Neighbors Fight Factory Farms in Court
When we talk about Americans’ ever-increasing insatiable love for pork — especially bacon — on their plates, we also have to picture the supply side of that “food trend.” In order to get 23.2 billion pounds of pork product to our breakfast, lunch, dinner and even dessert plates, hogs have been raised in increasingly confined quarters, and their mountains of waste must be dealt with. Figuring out what to do with all of that poop is much less a palatable proposition than figuring out what to do with all of the bacon. No one feels this more acutely than the neighbors of these factory farms.
In North Carolina, where several counties rank highest for pork sales and where at least 9 million hogs are raised in Concentrated Animal Feeding Operations (CAFOs), the fecal waste is gathered into lagoons and then sprayed over neighboring fields. For community members living nearby, like Elsie Herring, that means the air is putrid and when they head out to their front lawns, they can feel fecal mist raining down on their skin.
Feces slurry sprayed on a field. Adobe Stock / galam.
In Iowa, the top pork-producing state, this means putrid air — that arises from the waste that has dropped through slats in the floor to storage pits — is then blown with giant fans out of the CAFOs and into the air around neighboring homes. For people living there, their quality of life — and for some, their health — has diminished greatly, much as it has in North Carolina. It has also decreased their home values, for obvious reasons.
Americans’ appetite for cheap pork shows no sign of flagging, and legislation shows no sign of regulating these facilities. In the past few months there have been some exciting new developments, however, all the result of grassroots activism on the part of community members fed up with their homes, nostrils and lungs under siege from our nation’s passion for pork and the systems that big companies have devised for meeting demand.
- A ruling on April 26, 2018, found that Murphy Brown/Smithfield will have to pay $50 million in damages to the families who suffered from the odor, flies, buzzards and other issues caused by a neighboring hog operation. This was the first of 26 nuisance cases local residents have brought against the company, and the second case is moving forward even as local legislators try to prevent them. While the damages have since been reduced to $225,000 per person (due to a recently passed and interestingly-timed North Carolina “anti-nuisance” law that caps such penalties paid by agricultural entities), it remains an important precedent and sends a powerful message to these industry giants.
- North Carolina environmental justice groups and the advocacy group Waterkeeper Alliance recently settled with the North Carolina Department of Environmental Quality (DEQ) over allowing “grossly inadequate & outdated” waste management systems to disproportionately affect African Americans, Latinos and Native Americans. Now the DEQ will have to enact new policies that comply with federal civil rights laws. This is important because it not only addresses how quality of life is affected by CAFOs, but also who is generally affected. The answer is disenfranchised people, mostly poor people of color.

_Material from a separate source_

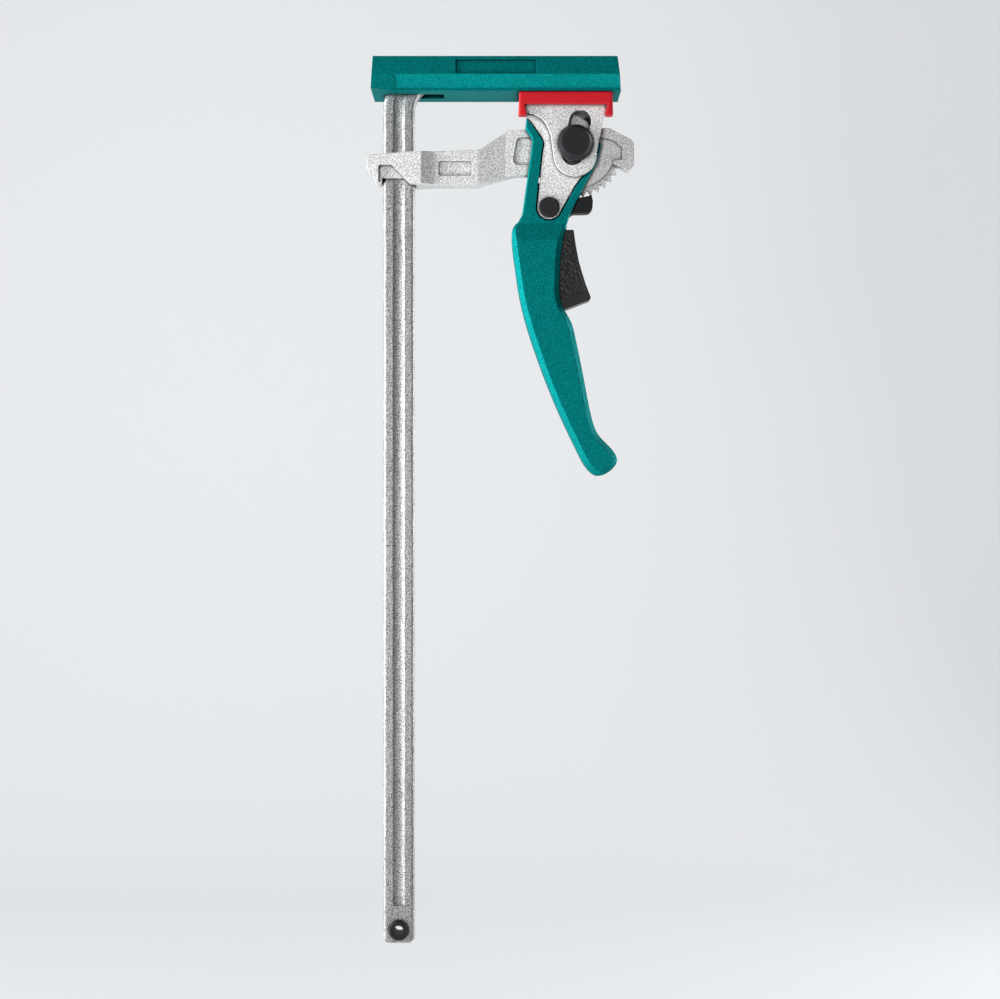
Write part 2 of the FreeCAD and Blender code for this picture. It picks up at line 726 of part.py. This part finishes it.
def make_pawl():
    """The hardened pawl, keyed into the trigger's fork, just clear of the teeth."""
    top = tip_radius + gap
    jaws = from_axle([polar(top, pawl_heel_angle), polar(top, pawl_tip_angle)])
    solid = plate(jaws + spots(pin_place(), pawl_shares, pin_clear), -pawl_half, pawl_half)
    solid = solid.fuse(disc(pin_place(), pawl_boss, -pawl_half, pawl_half))
    lug = disc(pawl_rivet_place(), pawl_lug_radius, -pawl_half, pawl_half)
    solid = solid.fuse(lug)
    solid = solid.cut(disc(axle, top, -pawl_half, pawl_half))
    solid = solid.cut(disc(pawl_rivet_place(), pawl_rivet_radius, -pawl_half, pawl_half))
    return solid.cut(disc(pin_place(), pin_radius + turning_fit, -pawl_half, pawl_half))


def strip(points, thickness, half_width):
    """A bent strip of spring steel along points in the front view."""
    solid = None
    for i in range(len(points) - 1):
        start = vec(points[i][0], 0, points[i][1])
        end = vec(points[i + 1][0], 0, points[i + 1][1])
        along = (end - start).normalize()
        side = vec(-along.z, 0, along.x) * (thickness / 2)
        ring_points = [start + side, end + side, end - side, start - side]
        run = plate([(p.x, p.z) for p in ring_points], -half_width, half_width)
        run = run.fuse(disc(end, thickness / 2, -half_width, half_width))
        solid = run if solid is None else solid.fuse(run)
    return solid


def pressure_frame():
    """The slot's direction, from its foot to its top."""
    tilt = math.radians(slot_tilt)
    return vec(math.sin(tilt), 0, math.cos(tilt))


def make_pressure_piece():
    """A silver saddle: a slotted plate each side of the lever, and the bridge over them."""
    top = -cap_bottom
    left = spots(axle, pressure_left_shares, boss_radius)
    right = spots(axle, pressure_right_shares, boss_radius)
    left[0] = (left[0][0], top, 0)
    right[-1] = (right[-1][0], top, 0)
    outer, inner = -side_plate_outer, -side_plate_inner
    cheek = plate(right + left, outer, inner)
    boss = vec(axle_x, 0, -axle_drop - boss_drop)
    cheek = cheek.fuse(disc(boss, boss_radius, outer, inner))
    low, high = axle - pressure_frame() * slot_down, axle + pressure_frame() * slot_up
    across = vec(pressure_frame().z, 0, -pressure_frame().x) * slot_half
    sides = [low + across, high + across, high - across, low - across]
    slot = plate([(p.x, p.z) for p in sides], outer - overrun, inner + overrun)
    slot = slot.fuse([disc(low, slot_half, outer - overrun, inner + overrun),
                      disc(high, slot_half, outer - overrun, inner + overrun)])
    cheeks = both_sides(cheek.cut(slot))
    bridge = box((left[0][0] + tab_flare, outer, top - bridge_thickness),
                 (right[-1][0] - tab_flare, side_plate_outer, top))
    pad = box((left[0][0] + pad_inset, outer, top),
              (right[-1][0] - pad_inset, side_plate_outer, top + pad_height))
    return cheeks.fuse([bridge, pad]).removeSplitter()


def make_cap():
    """The red protective cap over the bridge, with a leg down at each front corner."""
    top, foot = -seat_gap, -cap_bottom - tab_drop
    left, right = -cap_left, cap_right
    saddle_left = axle_x + boss_radius * pressure_left_shares[0][0]
    saddle_right = axle_x + boss_radius * pressure_right_shares[-1][0]
    inner_left, inner_right = saddle_left - tab_gap, saddle_right + tab_gap
    front_view = plate(
        [(left + cap_draft, top, 0), (right - cap_draft, top, 0), (right, foot, tab_rounding),
         (inner_right - tab_flare, foot, tab_rounding), (inner_right, -cap_bottom, 0),
         (inner_left, -cap_bottom, 0), (inner_left + tab_flare, foot, tab_rounding),
         (left, foot, tab_rounding)],
        -cap_half, cap_half)
    plan = [(left, -cap_half, cap_rounding), (right, -cap_half, cap_rounding),
            (right, cap_half, cap_rounding), (left, cap_half, cap_rounding)]
    cap = front_view.common(plan_prism(plan, foot, top))
    rims = [e for e in cap.Edges if abs(e.CenterOfMass.z - top) < cap_rounding / 100]
    cap = cap.makeFillet(cap_edge, rims)
    seat = box((saddle_left + pad_inset, -side_plate_outer, -cap_bottom),
               (saddle_right - pad_inset, side_plate_outer, -cap_bottom + pad_height))
    behind_legs = box((left - overrun, -side_plate_inner, foot - overrun),
                      (right + overrun, cap_half + overrun, -cap_bottom))
    return cap.cut(seat).cut(behind_legs).removeSplitter()


def save(shape, name):
    solids = shape.Solids
    volume = sum(s.Volume for s in solids)
    print(name, len(solids), "solid", round(volume), "mm3", "valid" if shape.isValid() else "BAD")
    result = solids[0] if len(solids) == 1 else Part.makeCompound(solids)
    result.exportStep("parts/" + name + ".step")


rail = make_rail()
save(rail, "rail")
save(make_stop_pin(), "stop_pin")
save(make_jaw(rail), "fixed_jaw")
save(make_arm(), "sliding_arm")
save(ring(axle_radius, axle_radius + bush_wall, -arm_half, arm_half), "arm_bush")
save(make_axle_pin(), "axle_pin")
washer_low = side_plate_outer + gap
save(ring(axle_radius, washer_radius, washer_low, washer_low + washer_thickness), "axle_washer")
save(make_circlip(), "axle_circlip")
save(make_spacers(), "spacer_washers")
front_plate = make_cam_plate()
save(front_plate, "cam_plate_front")
save(front_plate.mirror(vec(0, 0, 0), vec(0, 1, 0)), "cam_plate_rear")
save(make_handle(), "handle")
save(make_cam_rivet(), "cam_rivet")
save(disc(pin_place(), pin_radius, -pin_reach, pin_reach), "trigger_pin")
save(make_trigger(), "trigger")
save(make_pawl(), "pawl")
save(disc(pawl_rivet_place(), pawl_rivet_radius, -trigger_half, trigger_half), "pawl_rivet")
leaf = spots(pin_place(), spring_shares, trigger_length)
save(strip(leaf, spring_thickness, spring_half), "trigger_spring")
save(make_pressure_piece(), "pressure_piece")
save(make_cap(), "pressure_cap")
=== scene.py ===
import math

import bpy
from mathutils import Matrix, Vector

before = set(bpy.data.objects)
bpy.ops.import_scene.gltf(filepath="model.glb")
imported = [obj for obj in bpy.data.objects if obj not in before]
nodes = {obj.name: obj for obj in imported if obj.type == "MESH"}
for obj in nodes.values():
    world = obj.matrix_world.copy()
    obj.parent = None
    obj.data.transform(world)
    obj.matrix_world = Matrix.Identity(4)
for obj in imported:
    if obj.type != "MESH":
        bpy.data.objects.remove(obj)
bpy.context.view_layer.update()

# The studio: a camera level with the middle of the rail, straight in front of the clamp, a
# pale sweep behind and below it, a tall soft box on each side, a weak one beside the camera
# and a wide one low in front. Round the camera the room stays dim, so the metal has depth.
scene = bpy.context.scene
scene.view_settings.view_transform = "Standard"
CAMERA_PLACE = Vector((-0.0345, -0.860, -0.2155))
CAMERA_LENS = 57.9
CAMERA_SENSOR = 36
LEVEL_TURN = (math.radians(90), 0, 0)
SWEEP_FLOOR = -0.62
SWEEP_BACK = 1.25
SWEEP_ROUND = 0.50
SWEEP_ROUND_STEPS = 12
SWEEP_HALF = 3.0
SWEEP_FRONT = -0.2
SWEEP_TOP = 1.5
SWEEP_COLOUR = (0.30, 0.305, 0.31, 1)
SWEEP_ROUGHNESS = 0.9
SWEEP_GLOW = 0.62
ROOM_COLOUR = (0.86, 0.88, 0.90, 1)
ROOM_GLOW = 0.25
ROOM_LIGHT = 0.10
LAMP_TARGET = Vector((-0.03, 0, -0.16))

camera_data = bpy.data.cameras.new("camera")
camera_data.lens = CAMERA_LENS
camera_data.sensor_width = CAMERA_SENSOR
camera_data.sensor_fit = "HORIZONTAL"
camera = bpy.data.objects.new("camera", camera_data)
camera.location = CAMERA_PLACE
camera.rotation_euler = LEVEL_TURN
scene.collection.objects.link(camera)
scene.camera = camera


def link(owner, output, target):
    owner.node_tree.links.new(output, target)


def plain_shader(name, colour, roughness, metallic=0.0):
    """A material with one shader, whose node tree the finishes below add to."""
    material = bpy.data.materials.new(name)
    material.use_nodes = True
    shader = material.node_tree.nodes["Principled BSDF"]
    shader.inputs["Base Color"].default_value = colour
    shader.inputs["Roughness"].default_value = roughness
    shader.inputs["Metallic"].default_value = metallic
    return material, shader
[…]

- Four residents in Northeast Iowa are filing a lawsuit against the Iowa Department of Natural Resources, demanding they enforce regulations on the air emissions from hog confinements “under existing state law,” since hog waste is supposed to remain in the building waste pits “between applications.” The suit hinges on definitions of poop. Does the foul air created by poop contain poop? Does it count as the poop itself? Talk to Elsie Herring of North Carolina.
There are other suits in the works in Pennsylvania and Kansas, and probably beyond that in the coming months.